US sales of Enbrel in 2019 was approximately $5 billion, up from $4.8 billion in 2018. Enbrel generates Amgen’s greatest revenue today.  

In January 2017, Sandoz CEO Richard Francis thought that the legal battle would last no later than 2018. In 2017, that seemed a very long time. From 2020’s perspective, that was about $15 billion ago. Assuming an average of $5 billion per year in US sales, Amgen could rack up another $40 billion between 2021 and 2028 on Enbrel alone. The missed opportunity for savings is truly staggering (both in terms of lower biosimilar costs and avoided price increases).

In its press release on Amgen’s victory in the federal appeals court, Sandoz stated that it is evaluating all of its options, which may include an appeal to the US Supreme Court. Carol Lynch, President of Sandoz US, stated, “Our company respects valid intellectual property; however, Sandoz continues to believe the patents asserted by Amgen are not valid, and that it should not be able to use them to extend the drug’s exclusivity.”

Whether this case should be decided by the US Supreme Court is a separate question. This is an area where the Federal Trade Commission (FTC) might want to step forward and exert some authority. If this patent litigation is not anticompetitive in nature, I’m not sure what is. I’ve said it before: 31 years of marketing exclusivity flies in the face of reason.

Sandoz may be forced into the position of settling with Amgen (if Amgen wants to settle).

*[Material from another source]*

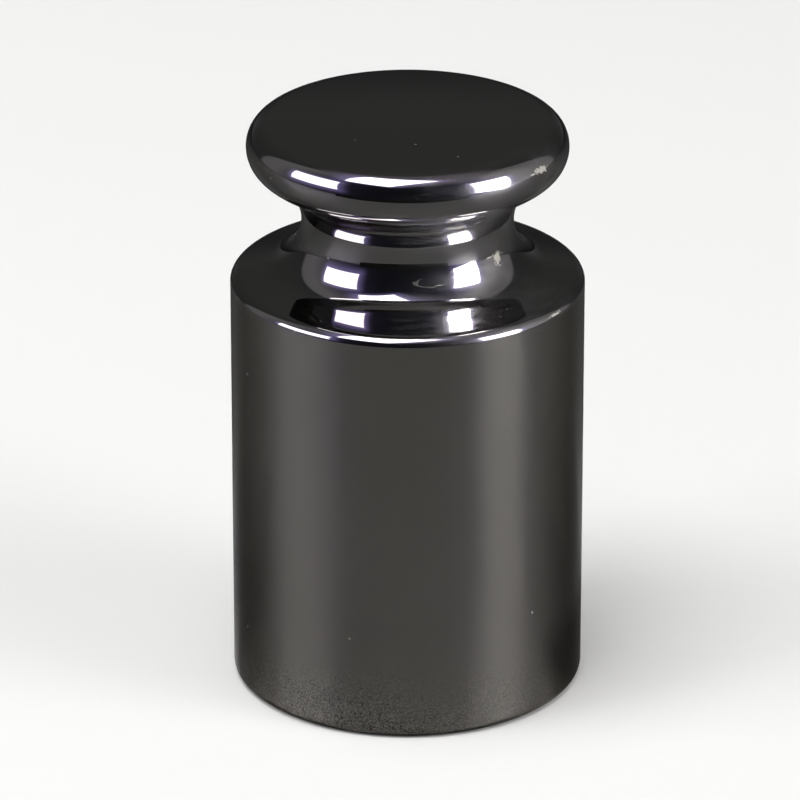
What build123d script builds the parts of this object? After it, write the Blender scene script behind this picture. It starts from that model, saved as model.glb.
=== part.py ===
"""A 500 g laboratory calibration weight, turned and polished from one bar of stainless steel.

Units are millimetres. +Z is up and the origin is the centre of the base, on the turning axis.

The weight is the classic cylinder with a lifting knob: a straight body with a flat shoulder, a waisted
neck for a lifting fork or two fingers, and a low mushroom knob. It is one solid of revolution, so its
whole form lies in one half section, made of lines and arcs that run tangent into each other. The body
height isn't chosen: it is the height that brings the steel to its nominal mass.
"""

import os
from math import atan2, degrees, pi, sin, sqrt, tan

from build123d import *

# What the weight weighs
nominal_mass = 500.0  # grams
steel_density = 0.00785  # grams per cubic millimetre

# Body
body_diameter = 38.0
base_edge_radius = 1.0  # between the base and the wall
shoulder_edge_radius = 1.5  # between the wall and the flat shoulder

# Neck: one round groove, tangent to the shoulder below it and to the knob above it
neck_diameter = 22.6
groove_radius = 5.65

# Knob: a rim that is fuller below than above, and a top that domes a little
knob_diameter = 34.4
knob_lower_radius = 3.3
knob_upper_radius = 2.6
crown_height = 0.6  # how far the middle of the top stands above the rim's upper round

# Worked out from the above
body_radius = body_diameter / 2
neck_radius = neck_diameter / 2
knob_radius = knob_diameter / 2
trial_body_height = body_diameter


def half_section(body_height: float) -> Sketch:
    """Draw the face that is turned about Z: half of the weight's section, from the axis out."""
    wall_top_z = body_height - shoulder_edge_radius
    shoulder_r = body_radius - shoulder_edge_radius

    # The groove stands on the shoulder, and the rim's lower round rests tangent against the groove.
    groove_r = neck_radius + groove_radius
    groove_z = body_height + groove_radius
    lower_r = knob_radius - knob_lower_radius
    centre_distance = groove_radius + knob_lower_radius
    rim_z = groove_z + sqrt(centre_distance**2 - (groove_r - lower_r) ** 2)
    contact_angle = degrees(atan2(rim_z - groove_z, lower_r - groove_r))

    # The crown is a cap of a large sphere that runs tangent into the rim's upper round.
    upper_r = knob_radius - knob_upper_radius
    cap_angle = 2 * atan2(crown_height, upper_r)
    crown_radius = upper_r / sin(cap_angle) + knob_upper_radius
    crown_z = rim_z - upper_r / tan(cap_angle)
    top_z = crown_z + crown_radius

    with BuildSketch(Plane.XZ) as section:
        with BuildLine():
            Line((0, 0), (body_radius - base_edge_radius, 0))
            CenterArc((body_radius - base_edge_radius, base_edge_radius), base_edge_radius, -90, 90)
            Line((body_radius, base_edge_radius), (body_radius, wall_top_z))
            CenterArc((shoulder_r, wall_top_z), shoulder_edge_radius, 0, 90)
            Line((shoulder_r, body_height), (groove_r, body_height))
            CenterArc((groove_r, groove_z), groove_radius, contact_angle, 270 - contact_angle)
            CenterArc((lower_r, rim_z), knob_lower_radius, contact_angle - 180, 180 - contact_angle)
            CenterArc((upper_r, rim_z), knob_upper_radius, 0, 90 - degrees(cap_angle))
            CenterArc((0, crown_z), crown_radius, 90 - degrees(cap_angle), degrees(cap_angle))
            Line((0, top_z), (0, 0))
        make_face()
    return section.sketch


# A trial turning shows how much steel is missing, and the body takes all of it.
with BuildPart() as trial:
    add(half_section(trial_body_height))
    revolve(axis=Axis.Z)

missing_volume = nominal_mass / steel_density - trial.part.volume
body_height = trial_body_height + missing_volume / (pi * body_radius**2)

with BuildPart() as weight:
    add(half_section(body_height))
    revolve(axis=Axis.Z)

weight.part.label = "weight"

os.makedirs("parts", exist_ok=True)
export_step(weight.part, "parts/weight.step")
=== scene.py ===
"""The looks of a turned and polished 500 g calibration weight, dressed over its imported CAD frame.

Everything is in metres, in the frame of the CAD part: +Z up, origin at the centre of the base.
"""

import logging
import math
from dataclasses import dataclass
from enum import Enum
from typing import Any, Union

import bmesh
import bpy
from mathutils import Matrix, Vector


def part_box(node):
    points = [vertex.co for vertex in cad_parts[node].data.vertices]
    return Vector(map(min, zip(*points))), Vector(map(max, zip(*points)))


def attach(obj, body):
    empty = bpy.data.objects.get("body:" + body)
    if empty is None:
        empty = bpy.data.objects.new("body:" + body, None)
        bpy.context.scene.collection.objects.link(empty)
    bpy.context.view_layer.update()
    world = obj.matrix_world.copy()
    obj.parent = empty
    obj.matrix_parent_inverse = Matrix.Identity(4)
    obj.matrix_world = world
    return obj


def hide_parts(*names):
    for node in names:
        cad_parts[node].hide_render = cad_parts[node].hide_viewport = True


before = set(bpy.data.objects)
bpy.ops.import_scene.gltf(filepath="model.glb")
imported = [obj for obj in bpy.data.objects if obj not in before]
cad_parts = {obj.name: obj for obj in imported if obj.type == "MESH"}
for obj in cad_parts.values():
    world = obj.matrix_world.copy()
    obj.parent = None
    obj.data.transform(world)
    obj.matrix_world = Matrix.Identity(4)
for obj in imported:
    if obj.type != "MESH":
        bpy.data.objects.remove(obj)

LOG = logging.getLogger("calibration_weight")
MM = 0.001
Number = Union[float, int]
Colour = tuple[float, float, float]


# ------------------------------------------------------------------------------------------------
# Shader graph
# ------------------------------------------------------------------------------------------------


class Maths(Enum):
    """The Math node operations that the finishes use."""

    ADD = "ADD"
    SUBTRACT = "SUBTRACT"
    MULTIPLY = "MULTIPLY"
    DIVIDE = "DIVIDE"
    POWER = "POWER"
    MAXIMUM = "MAXIMUM"
    ABSOLUTE = "ABSOLUTE"
    SQRT = "SQRT"
    ARCTAN2 = "ARCTAN2"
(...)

Abbvie was well rewarded for its litigation efforts with adalimumab, resulting in licensing or royalty payments with eight biosimilar makers, and continued exclusivity through 2022. Ironically, Amgen was the first biosimilar maker to settle for an “early” adalimumab launch date in 2023.

This was not intended when the Obama administration signed the BPCIA into law, and Amgen knows well that every day it avoids competition is just icing on the revenue cake. Even if the suit was dismissed today by the Supreme Court, the marketing exclusivity period enjoyed by Amgen far surpassed the 12 years afforded by the BPCIA.

This may also be affecting company plans to offer additional etanercept biosimilars in the future. Although Coherus Biosciences still lists an investigational agent as completed phase 3 studies, it had finished them in 2017. There seems to be no rush in applying for FDA approval. Judging on the etanercept patent landscape for Sandoz, who can blame them?